I think the idea of sidegrades is fine if we're talking pure gameplay but if you're creating a game that has ties to actual realistic/theoretical spacecraft design, some things are going to be miles better than others because that's how reality works. You would be stupid to use a gas core nuclear engine if you had access to a plasma Z-pinch fusion torch, all other considerations being equal. Yes, you'll probably need more heat rejection mechanisms but that's not a big deal because you have so much more isp to work with.

Quite frankly if you hand me a fusion engine and it ends up being a "sidegrade" to a conventional nuclear hydrogen engine purely in terms of the resulting craft I'm going to be pretty damn angry. If it costs more in terms of precision, resources, knowledge, or build time that's fine, but if it's nerfed to be balanced in a "use everything willy nilly" game mode then I would call that an extremely dumb choice on the developer's part.

And this right here is why the NERV in KSP 1 is as bad as it is.

Cut the weight of the NERV by a ton or two, or double the thrust, or both, and then we're talking about an engine worth considering.

Why is the NERV so bad in KSP1? Well it's quite simple.
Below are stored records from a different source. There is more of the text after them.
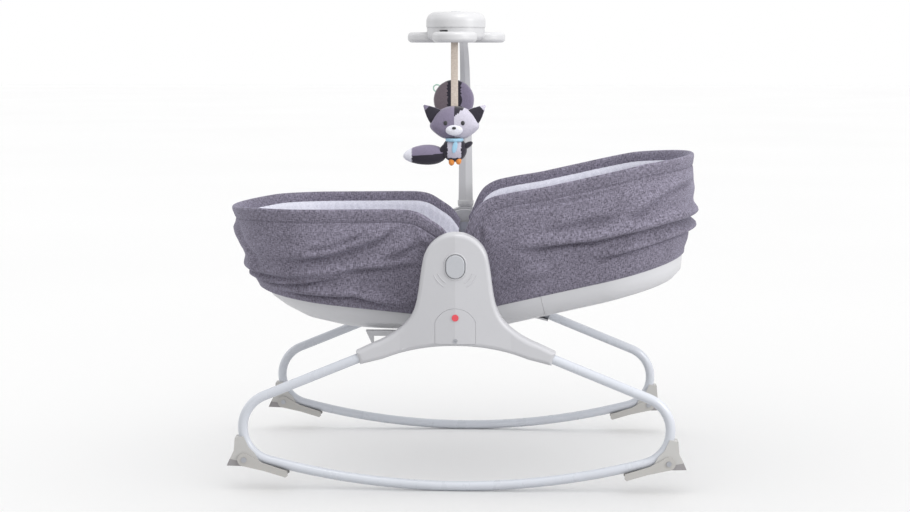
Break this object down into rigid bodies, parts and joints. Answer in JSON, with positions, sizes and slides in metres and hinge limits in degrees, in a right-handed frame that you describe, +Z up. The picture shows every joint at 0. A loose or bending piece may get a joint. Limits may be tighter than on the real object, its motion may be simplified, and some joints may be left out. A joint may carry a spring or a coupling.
{
  "type": "baby rocker and napper seat",
  "caption": "Infant rocking seat with a reclining two-part fabric tub, side hubs, bent tube rockers with lock levers and an overhead toy bar.",
  "frame": {"origin": "on the floor under the middle of the seat, below the recline axis", "axes": "+X towards the head end, +Y towards the baby's right side, +Z up"},
  "size_m": [0.8, 0.502, 0.7844],
  "materials": {
    "tube": "smooth powder coat, pale blue-white",
    "shell_plastic": "fine satin moulded plastic, very pale grey",
    "button_plastic": "satin, cool pale grey",
    "badge": "plain red disc",
    "steel": "zinc plated",
    "foot_plastic": "matte beige grey",
    "toe_rubber": "matte moulded rubber",
    "board": "pressed board",
    "melange_fabric": "grey-purple melange weave",
    "lining_fabric": "soft pale lilac jersey over wadding",
    "webbing": "woven webbing",
    "buckle_plastic": "satin moulded plastic",
    "dark_plastic": "dark moulded plastic",
    "ribbon": "beige grosgrain ribbon",
    "plush": "short pile plush in two greys"
  },
  "bodies": {
    "base": {"left_rocker_tube": "tube", "right_rocker_tube": "tube", "left_side_cover": "shell_plastic", "right_side_cover": "shell_plastic", "left_side_liner": "shell_plastic", "right_side_liner": "shell_plastic", "access_panels": "shell_plastic", "foot_base_shell": "shell_plastic", "centre_drum": "shell_plastic", "carry_brackets": "shell_plastic", "toy_bar_socket": "shell_plastic", "vibration_housing": "shell_plastic", "battery_door": "shell_plastic", "badges": "badge", "button_springs": "steel", "hub_axles": "steel", "cover_screws": "steel", "sleeve_screws": "steel", "lever_pins": "steel", "cross_bars": "steel", "foot_rim_wire": "steel", "vibration_motor": "steel", "batteries": "steel", "foot_left_bracket": "foot_plastic", "foot_right_bracket": "foot_plastic", "head_left_bracket": "foot_plastic", "head_right_bracket": "foot_plastic", "rubber_toes": "toe_rubber", "foot_seat_board": "board", "foot_fabric": "melange_fabric", "foot_pad": "lining_fabric", "harness_straps": "webbing", "buckle_body": "buckle_plastic", "buckle_tongues": "buckle_plastic"},
    "backrest": {"back_base_shell": "shell_plastic", "back_hinge_cover": "shell_plastic", "back_seat_board": "board", "back_pad": "lining_fabric", "back_fabric": "melange_fabric", "back_rim_wire": "steel", "head_cushion": "lining_fabric", "back_plates": "steel"},
    "left_release": {"left_hub_button": "button_plastic"},
    "right_release": {"right_hub_button": "button_plastic"},
    "foot_left_lever": {"foot_left_lock_lever": "foot_plastic"},
    "foot_right_lever": {"foot_right_lock_lever": "foot_plastic"},
    "head_left_lever": {"head_left_lock_lever": "foot_plastic"},
    "head_right_lever": {"head_right_lock_lever": "foot_plastic"},
    "toy_bar": {"toy_stalk": "shell_plastic", "mobile_base": "shell_plastic", "mobile_dome": "shell_plastic", "music_unit": "dark_plastic"},
    "music_button": {"mobile_button": "button_plastic"},
    "volume_switch": {"mobile_switch": "dark_plastic"},
    "fox": {"fox_ribbon": "ribbon", "fox_toy": "plush"},
    "round_plush": {"round_ribbon": "ribbon", "round_toy": "plush"},
    "buckle_release": {"buckle_button": "buckle_plastic"},
    "motor_weight": {"eccentric_weight": "steel"}
  },
  "joints": [
    {"name": "backrest_recline", "type": "hinge", "parent": "base", "child": "backrest", "pos_m": [0, 0, 0.373], "axis": [0, -1, 0], "range_deg": [-13, 25]},
    {"name": "left_release_press", "type": "slide", "parent": "base", "child": "left_release", "axis": [0, 1, 0], "range_m": [0, 0.003], "stiffness_N_per_m": 500},
    {"name": "right_release_press", "type": "slide", "parent": "base", "child": "right_release", "axis": [0, -1, 0], "range_m": [0, 0.003], "stiffness_N_per_m": 500},
    {"name": "foot_left_lever_turn", "type": "hinge", "parent": "base", "child": "foot_left_lever", "pos_m": [-0.347, -0.23, 0.0514], "axis": [0, 1, 0], "range_deg": [0, 21]},
    {"name": "foot_right_lever_turn", "type": "hinge", "parent": "base", "child": "foot_right_lever", "pos_m": [-0.347, 0.23, 0.0514], "axis": [0, 1, 0], "range_deg": [0, 21]},
    {"name": "head_left_lever_turn", "type": "hinge", "parent": "base", "child": "head_left_lever", "pos_m": [0.347, -0.23, 0.0514], "axis": [0, -1, 0], "range_deg": [0, 21]},
    {"name": "head_right_lever_turn", "type": "hinge", "parent": "base", "child": "head_right_lever", "pos_m": [0.347, 0.23, 0.0514], "axis": [0, -1, 0], "range_deg": [0, 21]},
    {"name": "toy_bar_swivel", "type": "hinge", "parent": "base", "child": "toy_bar", "pos_m": [0, 0.232, 0.43], "axis": [0, 0, 1], "range_deg": [-90, 30]},
    {"name": "music_button_press", "type": "slide", "parent": "toy_bar", "child": "music_button", "axis": [0, 0, -1], "range_m": [0, 0.002], "stiffness_N_per_m": 400},
    {"name": "volume_switch_slide", "type": "slide", "parent": "toy_bar", "child": "volume_switch", "axis": [1, 0, 0], "range_m": [0, 0.005]},
    {"name": "fox_swing", "type": "hinge", "parent": "toy_bar", "child": "fox", "pos_m": [-0.009, -0.057, 0.733], "axis": [0, 1, 0], "range_deg": [-20, 20]},
    {"name": "round_plush_swing", "type": "hinge", "parent": "toy_bar", "child": "round_plush", "pos_m": [-0.009, 0.012, 0.7343], "axis": [1, 0, 0], "range_deg": [-12, 12]},
    {"name": "buckle_press", "type": "slide", "parent": "base", "child": "buckle_release", "axis": [-0.1045, 0, -0.9945], "range_m": [0, 0.0025], "stiffness_N_per_m": 400},
    {"name": "motor_weight_spin", "type": "hinge", "parent": "base", "child": "motor_weight", "pos_m": [-0.13, 0.018, 0.266], "axis": [1, 0, 0], "continuous": true}
  ]
}
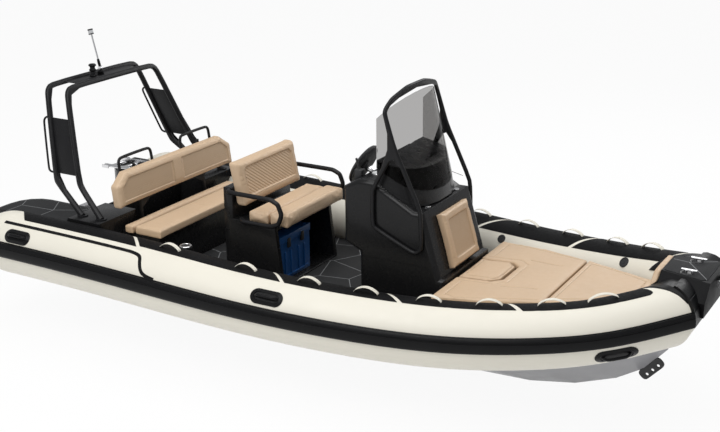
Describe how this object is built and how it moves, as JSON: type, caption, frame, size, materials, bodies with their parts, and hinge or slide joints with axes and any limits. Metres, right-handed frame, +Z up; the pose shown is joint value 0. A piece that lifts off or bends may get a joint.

Harvester saw the power of the atom, and said "there's no way this thing can be this good.... *edit* and now it's not".
He didn't want the NERV to be the "never use anything other than this in orbit" engine that it rightfully should be according to physics (assuming lack of better tech), so they gave it an absurdly low thrust, high dry mass, and made it use ONLY liquid fuel (back when we didn't have properly large fuel tanks for JUST Liquid Fuel, and you couldn't even drain the oxidizer out of regular rocket fuel tanks, meaning the NERV not only was rendered "not overpowered", it was in fact rendered "Why are you using this boat-anchor?", aka worse than the thud was considered for most of KSP1's life.
This instead of being the king of interplanetary transfers it was supposed to be.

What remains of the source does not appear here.